First get the necessary parts: A suitable kernel and the latest modules package. Then you should install the module utilities as per the instructions included in the package. Pretty simple: Just unpack the sources and run make install. This compiles and installs the following programs in /sbin: genksysm, insmod, lsmod, modprobe, depmod and kerneld. I recommend you add some lines to your startup-scripts to do some necessary setup whenever you boot Linux. Add the following lines to your /etc/rc.d/rc.S file (if you are running Slackware), or to /etc/rc.d/rc.sysinit if you are running SysVinit, i.e. Debian, Corel, RedHat, Mandrake or Caldera:
# Start kerneld - this should happen very early in the # boot process, certainly BEFORE you run fsck on filesystems # that might need to have disk drivers autoloaded if [ -x /sbin/kerneld ] then /sbin/kerneld fi # Your standard fsck commands go here # And you mount command to mount the root fs read-write # Update kernel-module dependencies file # Your root-fs MUST be mounted read-write by now if [ -x /sbin/depmod ] then /sbin/depmod -a fi
These commands may already be installed in your SysV init scripts. The first part starts kerneld itself. The second calls depmod -a at startup to build a list of all available modules and analyzes their inter-dependencies. The depmod map then tells kerneld if one module needs to have another loaded before it will itself load.
Note: Recent versions of kerneld have an option to link with the GNU gdbm library, libgdbm. If you enable this when building the module utilities, kerneld will not start if libgdbm is not available which may well be the case if you have /usr on a separate partition and start kerneld before /usr is mounted. The recommended solution is to move /usr/lib/libgdbm to /lib, or to link kerneld statically.

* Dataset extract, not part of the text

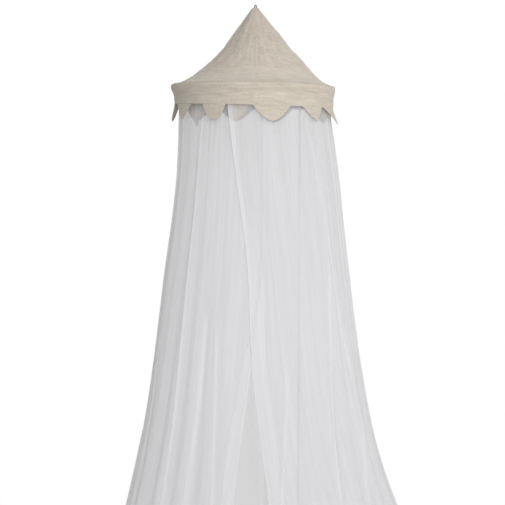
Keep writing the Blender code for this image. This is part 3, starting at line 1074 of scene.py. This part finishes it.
def makeLoop(material):
    plan = loopPlan
    right = [(half, -drop) for drop, half in plan["outline"]]
    ends = right + [(-x, z) for x, z in reversed(right[1:-1])]
    curve = bpy.data.curves.new("loop_cord", "CURVE")
    curve.dimensions = "3D"
    curve.resolution_u = 12
    spline = curve.splines.new("BEZIER")
    spline.bezier_points.add(len(ends) - 1)
    turn = math.radians(plan["turn"])
    for point, (x, z) in zip(spline.bezier_points, ends):
        point.co = (x * math.cos(turn), -x * math.sin(turn), z)
        point.handle_left_type = point.handle_right_type = "AUTO"
    spline.use_cyclic_u = True
    loop = runTree(addObject("loop_cord", curve), cordTree(material), plan["sizes"])
    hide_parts("hanging_loop")
    return loop


# stitching

stitchPlan = {
    "sizes": {"Pitch": 0.0042, "Length": 0.003, "Thread": 0.00032, "Seed": 4},
    "netSizes": {"Pitch": 0.0056, "Length": 0.003, "Thread": 0.00028, "Seed": 4},
    "uneven": (0.86, 1.1),  # the shortest and longest stitch, as shares of the length
    # rows and columns of the cloths' grids that carry it, negative ones from the far end
    "bandRows": (6, -4),
    "coneRow": -4,
    "netTop": 2,
    "netColumns": (2, -3),  # from the turned edges
    "cotton": (0.8, 0.74, 0.65),
    "white": (0.9, 0.9, 0.91),
}


def stitchTree(material):
    tree, wires = geometryTree("stitches", stitchPlan["sizes"])
    shape = wires["Geometry"]
    path = shape.node("GeometryNodeMeshToCurve", None, {0: shape})
    sockets = {"Curve": path, "Length": wires["Pitch"]}
    path = shape.node("GeometryNodeResampleCurve", {"mode": "LENGTH"}, sockets)
    tangent = shape.node("GeometryNodeInputTangent")
    turned = shape.node("FunctionNodeAlignRotationToVector", {"axis": "X"}, {"Vector": tangent})
    bead = shape.node("GeometryNodeMeshUVSphere", None, {"Segments": 6, "Rings": 4, "Radius": 0.5})
    shortest, longest = stitchPlan["uneven"]
    sockets = {2: shortest, 3: longest, "Seed": wires["Seed"]}
    uneven = shape.node("FunctionNodeRandomValue", {"data_type": "FLOAT"}, sockets, 1)
    sockets = {"X": wires["Length"] * uneven, "Y": wires["Thread"] * 2, "Z": wires["Thread"] * 2}
    size = shape.node("ShaderNodeCombineXYZ", None, sockets)
    sockets = {"Points": path, "Instance": bead, "Rotation": turned, "Scale": size}
    closeTree(tree, shape.node("GeometryNodeInstanceOnPoints", None, sockets), material)
    return tree


def threadMaterial(name, colour):
    material, shader, start = newMaterial(name, {"Roughness": 0.6, "Sheen Weight": 0.2})
    dark = tuple(0.72 * value for value in colour)
    feedColour(shader, solidNoise(start, 1400.0), {"dark": (*dark, 1), "light": (*colour, 1)})
    return material


def makeStitches(name, lines, tree, sizes):
    # each line is a run of points on the cloth
    points, edges = [], []
    for line in lines:
        points += [tuple(point) for point in line]
        edges += [(i - 1, i) for i in range(len(points) - len(line) + 1, len(points))]
    mesh = bpy.data.meshes.new(name)
    mesh.from_pydata(points, edges, [])
    return runTree(addObject(name, mesh), tree, sizes)


def closed(points, row):
    # one row of a grid as a ring
    return [*points[row], points[row][0]]


# hoop: the CAD ring stays, with the finish of pale moulded plastic

hoopLook = {
    "dark": (0.74, 0.73, 0.69, 1),
    "light": (0.84, 0.83, 0.8, 1),
    "roughness": 0.34,
}


def finishHoop():
    material, shader, start = newMaterial("hoop plastic", {"Specular IOR Level": 0.4})
    cloudy = solidNoise(start, 22.0, 3.0)
    feedColour(shader, cloudy, hoopLook)
    feed(shader, "Roughness", hoopLook["roughness"] + cloudy * 0.2)
    feedBump(shader, 0.2, 0.0002, solidNoise(start, 260.0))
    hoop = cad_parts["hoop"]
    hoop.data.materials.clear()
    hoop.data.materials.append(material)


# the whole canopy

makeCamera()
makeLight()
makeFloor()
muslin = muslinMaterial()
tulle = netMaterial()
print("materials made")

cone, conePoints = makeCone(muslin)
band, bandPoints = makeBand(muslin)
shapes = enumerate(zip(*flapPlan["shapes"].values()), 1)
flaps, flapLines = zip(*(makeFlap(number, *shape, muslin) for number, shape in shapes))
print("muslin made")

net, netPoints = makeNet(tulle)
print("net made")

loop = makeLoop(cordMaterial())
finishHoop()
plan = stitchPlan
cotton = stitchTree(threadMaterial("cotton thread", plan["cotton"]))
white = stitchTree(threadMaterial("white thread", plan["white"]))
bandOut = lifted(bandPoints, clothPlan["muslin"] / 2)
coneOut = lifted(conePoints, clothPlan["muslin"] / 2)
seams = [closed(bandOut, row) for row in plan["bandRows"]] + [closed(coneOut, plan["coneRow"])]
bandStitches = makeStitches("band_stitches", seams, cotton, plan["sizes"])
flapStitches = makeStitches("flap_stitches", flapLines, cotton, plan["sizes"])
turned, hemRow = netPlan["turnedColumns"], netPlan["rows"] - 2
right, left = plan["netColumns"]
sides = slice(plan["netTop"], hemRow)
netLines = [netPoints[sides, turned + right], netPoints[sides, left - turned]]
netLines.append(netPoints[hemRow, turned:-turned])
netStitches = makeStitches("net_stitches", netLines, white, plan["netSizes"])
print("stitches made")

slots = {
    "muslin": [cone, band, *flaps, bandStitches, flapStitches],
    "net": [net, netStitches],
    "cord": [loop],
}
for slotName, pieces in slots.items():
    for piece in pieces:
        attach(piece, "root")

Next, unpack the kernel sources, configure and build a kernel to your liking. If you have never done this before, you should definitely read the README file at the top level of the Linux sources. When you run make xconfig to configure the kernel, you should pay attention to some questions that appear early on:
Enable loadable module support (CONFIG_MODULES) [Y/n/?] Y
You need to select the loadable module support, or there will be no modules for kerneld to load! Just say Yes.
Kernel daemon support (CONFIG_KERNELD) [Y/n/?] Y
This, of course, is also necessary. Then, a lot of the things in the kernel can be built as modules - you will see questions like
Normal floppy disk support (CONFIG_BLK_DEV_FD) [M/n/y/?]
where you can answer with an M for "Module". Generally, only the drivers necessary for you to boot up your system should be built into the kernel; the rest can be built as modules.
Essential drivers required to boot your system must be compiled into the core kernel and cannot be loaded as modules. Typically this will include the hard-disk driver and the driver for the root filesystem. If you have a dual-boot machine and rely on files found in the foreign partition, you must also compile support for that filesystem into the core kernel.
When you have gone through the make config, compile and install the new kernel and the modules with make dep clean bzlilo modules modules_install.
Compiling a Kernel Image: The make zImage command will stop short of installing a kernel and will leave the new kernel image in the file arch/i386/boot/zImage. To use this image, you will need to copy it to where you keep your boot-image and install it manually with LILO.
For more information about configuring, building and installing your own kernel, check out the Kernel-HOWTO posted regularly to comp.os.linux.answers, and available from the Linux Documentation Project and its mirrors.
Now reboot with the new kernel. When the system comes back up, you can run ps ax, and you should see a line for kerneld:
PID TTY STAT TIME COMMAND 59 ? S 0:01 /sbin/kerneld
One of the nice things with kerneld is that once you have the kernel and the daemon installed, very little setup is needed. For a start, try using one of the drivers that you built as a module; it is more likely than not that it will work without further configuration. If I build the floppy driver as a module, I could put a DOS floppy in the drive and type
osiris:~ $ mdir a: Volume in drive A has no label Volume Serial Number is 2E2B-1102 Directory for A:/ binuti~1 gz 1942 02-14-1996 11:35a binutils-220.127.116.11-18.104.22.168.diff.gz libc-5~1 gz 24747 02-14-1996 11:35a libc-5.3.4-5.3.5.diff.gz 2 file(s) 26689 bytes
The floppy driver works! It gets loaded automatically by kerneld when I try to use the floppy disk.
To see that the floppy module is indeed loaded, you can run /sbin/lsmod to list all currently loaded modules:
osiris:~ $ /sbin/lsmod Module: #pages: Used by: floppy 11 0 (autoclean)
The "(autoclean)" means that the module will automatically be removed by kerneld when it has not been used for more than one minute. So the 11 pages of memory (= 44kB, one page is 4 kB) will only be used while I access the floppy drive - if I don't use the floppy for more than a minute, they are freed. Quite nice, if you are short of memory for your applications!